• [EXERCISE OBJECTIVE] Retype the records that come next, word for word.

• [RECORDED DATA]
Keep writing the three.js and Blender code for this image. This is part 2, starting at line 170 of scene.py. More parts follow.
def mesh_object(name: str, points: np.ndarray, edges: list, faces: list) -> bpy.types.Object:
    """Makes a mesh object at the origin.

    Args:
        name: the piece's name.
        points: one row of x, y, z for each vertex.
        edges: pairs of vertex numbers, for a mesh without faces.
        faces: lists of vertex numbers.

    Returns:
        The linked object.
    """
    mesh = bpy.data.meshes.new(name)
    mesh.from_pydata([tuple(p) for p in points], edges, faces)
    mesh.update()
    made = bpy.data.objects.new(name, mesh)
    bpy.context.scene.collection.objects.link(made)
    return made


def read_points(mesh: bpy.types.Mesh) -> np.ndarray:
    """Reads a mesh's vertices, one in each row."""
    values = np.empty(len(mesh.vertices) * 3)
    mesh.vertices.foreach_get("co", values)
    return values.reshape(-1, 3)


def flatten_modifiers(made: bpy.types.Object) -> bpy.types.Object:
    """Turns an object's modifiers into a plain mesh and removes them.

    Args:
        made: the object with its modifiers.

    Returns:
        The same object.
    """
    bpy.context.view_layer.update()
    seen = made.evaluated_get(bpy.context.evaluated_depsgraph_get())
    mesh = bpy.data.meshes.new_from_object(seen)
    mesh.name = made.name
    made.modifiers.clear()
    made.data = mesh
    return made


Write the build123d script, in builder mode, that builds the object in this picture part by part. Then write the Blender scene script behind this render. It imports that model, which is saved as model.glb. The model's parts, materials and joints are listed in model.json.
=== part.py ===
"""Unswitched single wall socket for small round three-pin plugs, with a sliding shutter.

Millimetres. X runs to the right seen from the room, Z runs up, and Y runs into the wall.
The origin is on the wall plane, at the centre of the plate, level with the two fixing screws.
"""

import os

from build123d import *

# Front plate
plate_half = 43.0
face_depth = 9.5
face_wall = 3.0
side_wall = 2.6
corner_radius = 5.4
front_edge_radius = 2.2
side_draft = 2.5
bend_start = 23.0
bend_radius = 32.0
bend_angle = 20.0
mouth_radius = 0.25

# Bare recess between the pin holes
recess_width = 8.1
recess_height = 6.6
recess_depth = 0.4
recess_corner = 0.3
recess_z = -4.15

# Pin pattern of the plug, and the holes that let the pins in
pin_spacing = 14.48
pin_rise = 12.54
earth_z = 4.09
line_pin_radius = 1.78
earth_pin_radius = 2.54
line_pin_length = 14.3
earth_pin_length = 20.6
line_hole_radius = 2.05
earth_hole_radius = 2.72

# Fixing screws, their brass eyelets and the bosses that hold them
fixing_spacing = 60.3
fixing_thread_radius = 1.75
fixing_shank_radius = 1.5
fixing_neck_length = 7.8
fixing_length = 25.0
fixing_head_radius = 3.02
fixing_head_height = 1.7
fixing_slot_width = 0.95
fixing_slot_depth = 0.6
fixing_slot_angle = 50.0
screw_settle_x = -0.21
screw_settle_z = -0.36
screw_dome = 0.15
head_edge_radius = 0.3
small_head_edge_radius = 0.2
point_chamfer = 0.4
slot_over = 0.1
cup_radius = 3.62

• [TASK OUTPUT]
Keep writing the three.js and Blender code for this image. This is part 2, starting at line 170 of scene.py. More parts follow.
def mesh_object(name: str, points: np.ndarray, edges: list, faces: list) -> bpy.types.Object:
    """Makes a mesh object at the origin.

    Args:
        name: the piece's name.
        points: one row of x, y, z for each vertex.
        edges: pairs of vertex numbers, for a mesh without faces.
        faces: lists of vertex numbers.

    Returns:
        The linked object.
    """
    mesh = bpy.data.meshes.new(name)
    mesh.from_pydata([tuple(p) for p in points], edges, faces)
    mesh.update()
    made = bpy.data.objects.new(name, mesh)
    bpy.context.scene.collection.objects.link(made)
    return made


def read_points(mesh: bpy.types.Mesh) -> np.ndarray:
    """Reads a mesh's vertices, one in each row."""
    values = np.empty(len(mesh.vertices) * 3)
    mesh.vertices.foreach_get("co", values)
    return values.reshape(-1, 3)


def flatten_modifiers(made: bpy.types.Object) -> bpy.types.Object:
    """Turns an object's modifiers into a plain mesh and removes them.

    Args:
        made: the object with its modifiers.

    Returns:
        The same object.
    """
    bpy.context.view_layer.update()
    seen = made.evaluated_get(bpy.context.evaluated_depsgraph_get())
    mesh = bpy.data.meshes.new_from_object(seen)
    mesh.name = made.name
    made.modifiers.clear()
    made.data = mesh
    return made


Write the build123d script, in builder mode, that builds the object in this picture part by part. Then write the Blender scene script behind this render. It imports that model, which is saved as model.glb. The model's parts, materials and joints are listed in model.json.
=== part.py ===
"""Unswitched single wall socket for small round three-pin plugs, with a sliding shutter.

Millimetres. X runs to the right seen from the room, Z runs up, and Y runs into the wall.
The origin is on the wall plane, at the centre of the plate, level with the two fixing screws.
"""

import os

from build123d import *

# Front plate
plate_half = 43.0
face_depth = 9.5
face_wall = 3.0
side_wall = 2.6
corner_radius = 5.4
front_edge_radius = 2.2
side_draft = 2.5
bend_start = 23.0
bend_radius = 32.0
bend_angle = 20.0
mouth_radius = 0.25

# Bare recess between the pin holes
recess_width = 8.1
recess_height = 6.6
recess_depth = 0.4
recess_corner = 0.3
recess_z = -4.15

# Pin pattern of the plug, and the holes that let the pins in
pin_spacing = 14.48
pin_rise = 12.54
earth_z = 4.09
line_pin_radius = 1.78
earth_pin_radius = 2.54
line_pin_length = 14.3
earth_pin_length = 20.6
line_hole_radius = 2.05
earth_hole_radius = 2.72

# Fixing screws, their brass eyelets and the bosses that hold them
fixing_spacing = 60.3
fixing_thread_radius = 1.75
fixing_shank_radius = 1.5
fixing_neck_length = 7.8
fixing_length = 25.0
fixing_head_radius = 3.02
fixing_head_height = 1.7
fixing_slot_width = 0.95
fixing_slot_depth = 0.6
fixing_slot_angle = 50.0
screw_settle_x = -0.21
screw_settle_z = -0.36
screw_dome = 0.15
head_edge_radius = 0.3
small_head_edge_radius = 0.2
point_chamfer = 0.4
slot_over = 0.1
cup_radius = 3.62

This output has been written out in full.